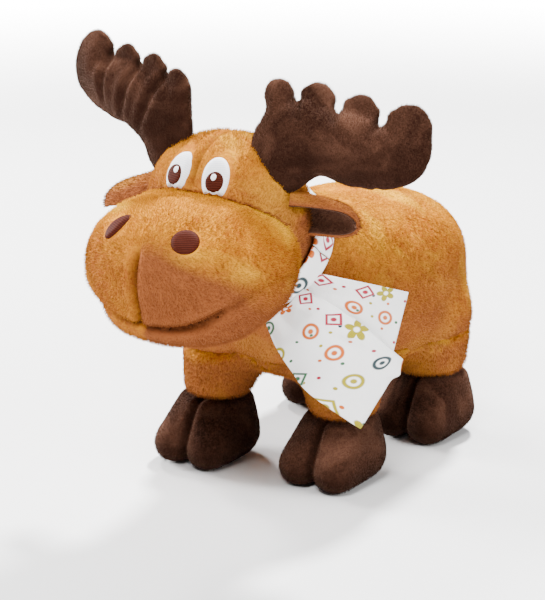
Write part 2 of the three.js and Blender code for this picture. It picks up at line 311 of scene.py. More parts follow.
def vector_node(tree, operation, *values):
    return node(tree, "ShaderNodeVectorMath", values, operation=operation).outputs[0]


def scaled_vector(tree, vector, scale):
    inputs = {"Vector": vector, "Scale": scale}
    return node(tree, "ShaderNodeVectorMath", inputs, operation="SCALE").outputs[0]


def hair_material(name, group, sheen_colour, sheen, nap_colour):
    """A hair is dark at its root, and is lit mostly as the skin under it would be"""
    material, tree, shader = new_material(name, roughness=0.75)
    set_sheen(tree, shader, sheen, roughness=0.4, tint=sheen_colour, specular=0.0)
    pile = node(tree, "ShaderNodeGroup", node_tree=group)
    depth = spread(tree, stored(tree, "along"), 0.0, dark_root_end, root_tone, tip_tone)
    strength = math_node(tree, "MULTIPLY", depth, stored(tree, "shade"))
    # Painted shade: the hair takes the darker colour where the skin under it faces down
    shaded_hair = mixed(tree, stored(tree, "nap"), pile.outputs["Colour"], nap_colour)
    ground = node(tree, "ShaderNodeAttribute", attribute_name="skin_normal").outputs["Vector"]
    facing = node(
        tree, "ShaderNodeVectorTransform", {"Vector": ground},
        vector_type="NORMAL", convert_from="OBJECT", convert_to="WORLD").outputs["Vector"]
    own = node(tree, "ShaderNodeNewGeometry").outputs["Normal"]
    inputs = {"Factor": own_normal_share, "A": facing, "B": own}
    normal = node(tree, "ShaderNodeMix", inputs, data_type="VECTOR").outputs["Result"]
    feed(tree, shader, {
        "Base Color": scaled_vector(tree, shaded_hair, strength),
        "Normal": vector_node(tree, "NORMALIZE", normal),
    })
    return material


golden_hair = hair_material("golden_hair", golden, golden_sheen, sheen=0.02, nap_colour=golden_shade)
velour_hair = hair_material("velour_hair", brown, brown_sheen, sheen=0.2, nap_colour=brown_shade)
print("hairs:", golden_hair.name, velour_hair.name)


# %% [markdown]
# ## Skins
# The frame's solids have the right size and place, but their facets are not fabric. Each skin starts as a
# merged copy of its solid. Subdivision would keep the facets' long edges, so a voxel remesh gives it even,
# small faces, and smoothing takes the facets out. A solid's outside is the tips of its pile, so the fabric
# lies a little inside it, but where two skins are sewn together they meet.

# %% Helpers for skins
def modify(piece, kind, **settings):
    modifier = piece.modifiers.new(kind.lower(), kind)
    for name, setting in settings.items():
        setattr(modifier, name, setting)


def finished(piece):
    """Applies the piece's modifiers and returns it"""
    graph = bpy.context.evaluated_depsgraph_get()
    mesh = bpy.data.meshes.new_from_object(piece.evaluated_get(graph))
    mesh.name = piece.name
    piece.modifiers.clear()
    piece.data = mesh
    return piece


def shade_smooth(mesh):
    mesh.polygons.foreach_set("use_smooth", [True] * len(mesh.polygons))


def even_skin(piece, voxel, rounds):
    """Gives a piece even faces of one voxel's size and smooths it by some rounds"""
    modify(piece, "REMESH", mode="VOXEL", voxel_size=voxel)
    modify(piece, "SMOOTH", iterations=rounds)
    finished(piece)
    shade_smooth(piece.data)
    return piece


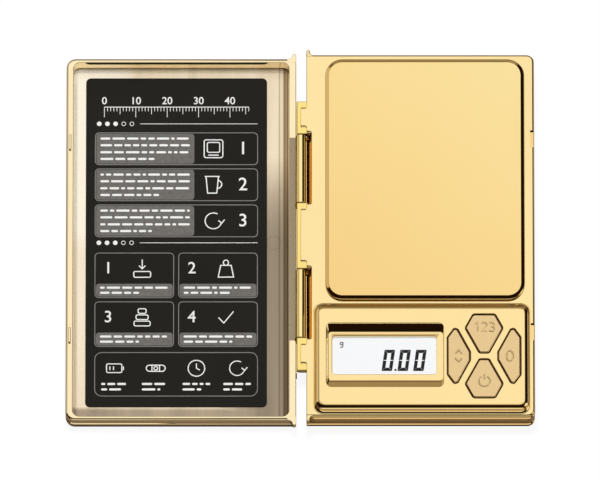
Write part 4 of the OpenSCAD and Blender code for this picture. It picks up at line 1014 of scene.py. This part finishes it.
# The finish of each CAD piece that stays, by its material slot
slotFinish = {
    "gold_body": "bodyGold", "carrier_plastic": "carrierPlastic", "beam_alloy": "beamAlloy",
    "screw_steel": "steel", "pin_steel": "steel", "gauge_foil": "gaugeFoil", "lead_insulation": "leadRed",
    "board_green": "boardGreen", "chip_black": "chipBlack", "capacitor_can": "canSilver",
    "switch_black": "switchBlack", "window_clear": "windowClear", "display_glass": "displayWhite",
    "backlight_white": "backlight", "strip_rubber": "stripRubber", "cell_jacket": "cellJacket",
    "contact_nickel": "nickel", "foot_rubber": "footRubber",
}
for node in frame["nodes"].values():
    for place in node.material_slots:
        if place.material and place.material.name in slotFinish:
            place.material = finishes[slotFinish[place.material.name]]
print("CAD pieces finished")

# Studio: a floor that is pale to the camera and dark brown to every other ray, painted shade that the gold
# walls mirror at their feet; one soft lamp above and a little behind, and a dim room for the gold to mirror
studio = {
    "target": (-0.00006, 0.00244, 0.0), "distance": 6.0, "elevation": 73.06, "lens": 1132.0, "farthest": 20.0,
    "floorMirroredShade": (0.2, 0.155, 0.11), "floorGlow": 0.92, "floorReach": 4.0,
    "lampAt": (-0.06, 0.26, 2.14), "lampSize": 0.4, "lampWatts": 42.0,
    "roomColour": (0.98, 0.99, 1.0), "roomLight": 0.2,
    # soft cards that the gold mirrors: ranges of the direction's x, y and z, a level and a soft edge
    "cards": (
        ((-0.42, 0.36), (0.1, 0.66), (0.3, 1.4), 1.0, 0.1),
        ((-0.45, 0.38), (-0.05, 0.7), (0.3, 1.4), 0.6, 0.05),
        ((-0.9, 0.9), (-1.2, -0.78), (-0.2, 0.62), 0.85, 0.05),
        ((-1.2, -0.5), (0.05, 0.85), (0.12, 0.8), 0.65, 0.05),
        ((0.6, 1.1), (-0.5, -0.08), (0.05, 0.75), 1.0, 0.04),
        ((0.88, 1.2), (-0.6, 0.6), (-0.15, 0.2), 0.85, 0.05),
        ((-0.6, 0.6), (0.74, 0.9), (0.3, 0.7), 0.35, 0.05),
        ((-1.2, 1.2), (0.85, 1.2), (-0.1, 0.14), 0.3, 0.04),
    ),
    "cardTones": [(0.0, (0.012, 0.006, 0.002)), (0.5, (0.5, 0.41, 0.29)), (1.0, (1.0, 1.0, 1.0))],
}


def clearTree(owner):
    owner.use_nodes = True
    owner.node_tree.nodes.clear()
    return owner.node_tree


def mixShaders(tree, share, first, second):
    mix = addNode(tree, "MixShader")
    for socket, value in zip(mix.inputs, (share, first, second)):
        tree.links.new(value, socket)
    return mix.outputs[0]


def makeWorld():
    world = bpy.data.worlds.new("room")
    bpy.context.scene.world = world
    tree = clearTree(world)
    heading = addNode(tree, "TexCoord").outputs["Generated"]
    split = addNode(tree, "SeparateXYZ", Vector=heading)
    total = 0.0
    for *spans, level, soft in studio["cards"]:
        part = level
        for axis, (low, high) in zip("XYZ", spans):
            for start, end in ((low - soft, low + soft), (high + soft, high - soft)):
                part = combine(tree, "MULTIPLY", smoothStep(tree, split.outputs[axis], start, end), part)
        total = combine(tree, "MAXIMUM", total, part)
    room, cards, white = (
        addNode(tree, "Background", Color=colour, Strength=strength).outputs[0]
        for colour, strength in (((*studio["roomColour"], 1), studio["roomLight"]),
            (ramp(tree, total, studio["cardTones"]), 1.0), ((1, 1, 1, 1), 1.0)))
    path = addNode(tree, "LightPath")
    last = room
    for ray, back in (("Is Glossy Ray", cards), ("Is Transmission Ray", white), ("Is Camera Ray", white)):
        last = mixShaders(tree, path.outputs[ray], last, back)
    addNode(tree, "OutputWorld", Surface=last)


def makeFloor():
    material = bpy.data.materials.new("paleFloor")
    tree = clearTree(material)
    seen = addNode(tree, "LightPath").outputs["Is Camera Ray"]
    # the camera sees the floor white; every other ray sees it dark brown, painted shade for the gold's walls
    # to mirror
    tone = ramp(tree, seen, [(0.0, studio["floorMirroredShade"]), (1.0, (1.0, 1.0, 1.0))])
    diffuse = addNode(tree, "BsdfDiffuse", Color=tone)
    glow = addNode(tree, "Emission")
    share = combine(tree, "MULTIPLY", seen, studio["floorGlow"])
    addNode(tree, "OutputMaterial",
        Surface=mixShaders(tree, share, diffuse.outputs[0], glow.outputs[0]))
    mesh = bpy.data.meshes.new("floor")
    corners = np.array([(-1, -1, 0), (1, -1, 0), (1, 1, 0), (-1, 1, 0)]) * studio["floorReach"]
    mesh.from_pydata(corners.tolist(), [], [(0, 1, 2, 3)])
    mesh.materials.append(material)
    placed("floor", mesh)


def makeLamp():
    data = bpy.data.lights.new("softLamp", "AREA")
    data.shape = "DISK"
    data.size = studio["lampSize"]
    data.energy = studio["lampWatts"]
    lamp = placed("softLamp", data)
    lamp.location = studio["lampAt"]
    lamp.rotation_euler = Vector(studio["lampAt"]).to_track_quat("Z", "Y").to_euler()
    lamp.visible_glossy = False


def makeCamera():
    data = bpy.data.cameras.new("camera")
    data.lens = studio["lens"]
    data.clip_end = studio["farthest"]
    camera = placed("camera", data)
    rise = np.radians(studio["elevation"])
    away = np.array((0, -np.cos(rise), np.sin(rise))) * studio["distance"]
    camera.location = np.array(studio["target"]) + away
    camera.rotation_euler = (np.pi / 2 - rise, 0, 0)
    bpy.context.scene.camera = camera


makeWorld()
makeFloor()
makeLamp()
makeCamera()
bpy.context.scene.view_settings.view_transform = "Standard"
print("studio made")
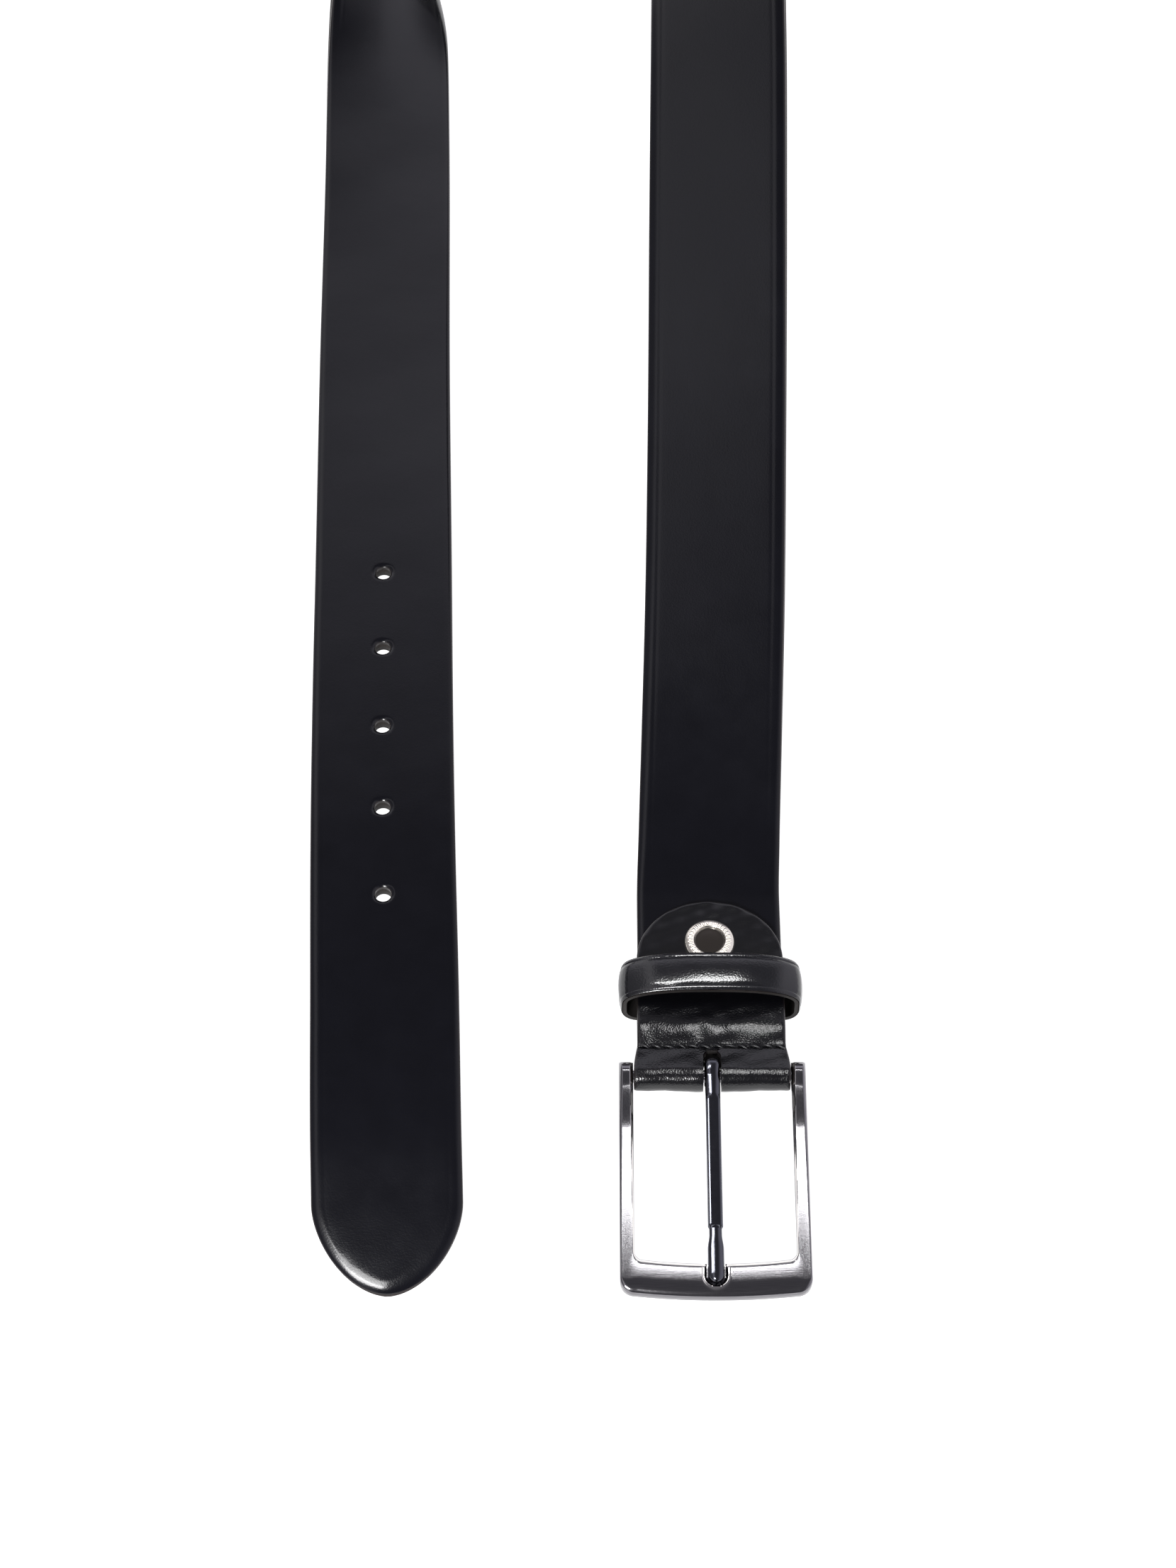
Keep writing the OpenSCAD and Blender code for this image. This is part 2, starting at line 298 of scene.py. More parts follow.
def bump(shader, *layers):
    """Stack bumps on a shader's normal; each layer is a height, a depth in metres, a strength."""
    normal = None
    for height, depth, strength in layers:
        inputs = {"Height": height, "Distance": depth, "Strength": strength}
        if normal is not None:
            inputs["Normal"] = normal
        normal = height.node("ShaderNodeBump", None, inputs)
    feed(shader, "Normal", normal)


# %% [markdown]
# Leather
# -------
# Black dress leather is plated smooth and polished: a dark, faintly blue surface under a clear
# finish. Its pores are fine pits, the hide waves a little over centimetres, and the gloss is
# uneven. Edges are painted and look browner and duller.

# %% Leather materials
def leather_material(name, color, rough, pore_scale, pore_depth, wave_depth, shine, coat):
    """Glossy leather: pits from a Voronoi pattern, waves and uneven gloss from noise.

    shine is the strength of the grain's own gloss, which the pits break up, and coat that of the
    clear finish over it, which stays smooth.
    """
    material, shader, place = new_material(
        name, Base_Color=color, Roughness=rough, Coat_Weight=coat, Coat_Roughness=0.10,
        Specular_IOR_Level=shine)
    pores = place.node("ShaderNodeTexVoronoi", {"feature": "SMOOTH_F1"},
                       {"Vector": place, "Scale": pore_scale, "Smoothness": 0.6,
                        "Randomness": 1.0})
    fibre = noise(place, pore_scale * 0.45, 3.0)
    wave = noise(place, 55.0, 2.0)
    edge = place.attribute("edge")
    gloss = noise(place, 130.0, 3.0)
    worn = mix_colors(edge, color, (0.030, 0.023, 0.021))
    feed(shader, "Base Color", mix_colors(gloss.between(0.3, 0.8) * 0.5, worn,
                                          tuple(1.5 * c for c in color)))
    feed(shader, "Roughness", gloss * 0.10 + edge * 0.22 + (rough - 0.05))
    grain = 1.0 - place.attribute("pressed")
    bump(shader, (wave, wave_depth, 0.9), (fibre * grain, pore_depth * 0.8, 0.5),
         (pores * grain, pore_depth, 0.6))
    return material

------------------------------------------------

_What is being asked:_
Only the lines from the one holding "Keep writing the" through the one holding "gloss from noise." are wanted; retype them exactly.

_Task solution:_
Keep writing the OpenSCAD and Blender code for this image. This is part 2, starting at line 298 of scene.py. More parts follow.
def bump(shader, *layers):
    """Stack bumps on a shader's normal; each layer is a height, a depth in metres, a strength."""
    normal = None
    for height, depth, strength in layers:
        inputs = {"Height": height, "Distance": depth, "Strength": strength}
        if normal is not None:
            inputs["Normal"] = normal
        normal = height.node("ShaderNodeBump", None, inputs)
    feed(shader, "Normal", normal)


# %% [markdown]
# Leather
# -------
# Black dress leather is plated smooth and polished: a dark, faintly blue surface under a clear
# finish. Its pores are fine pits, the hide waves a little over centimetres, and the gloss is
# uneven. Edges are painted and look browner and duller.

# %% Leather materials
def leather_material(name, color, rough, pore_scale, pore_depth, wave_depth, shine, coat):
    """Glossy leather: pits from a Voronoi pattern, waves and uneven gloss from noise.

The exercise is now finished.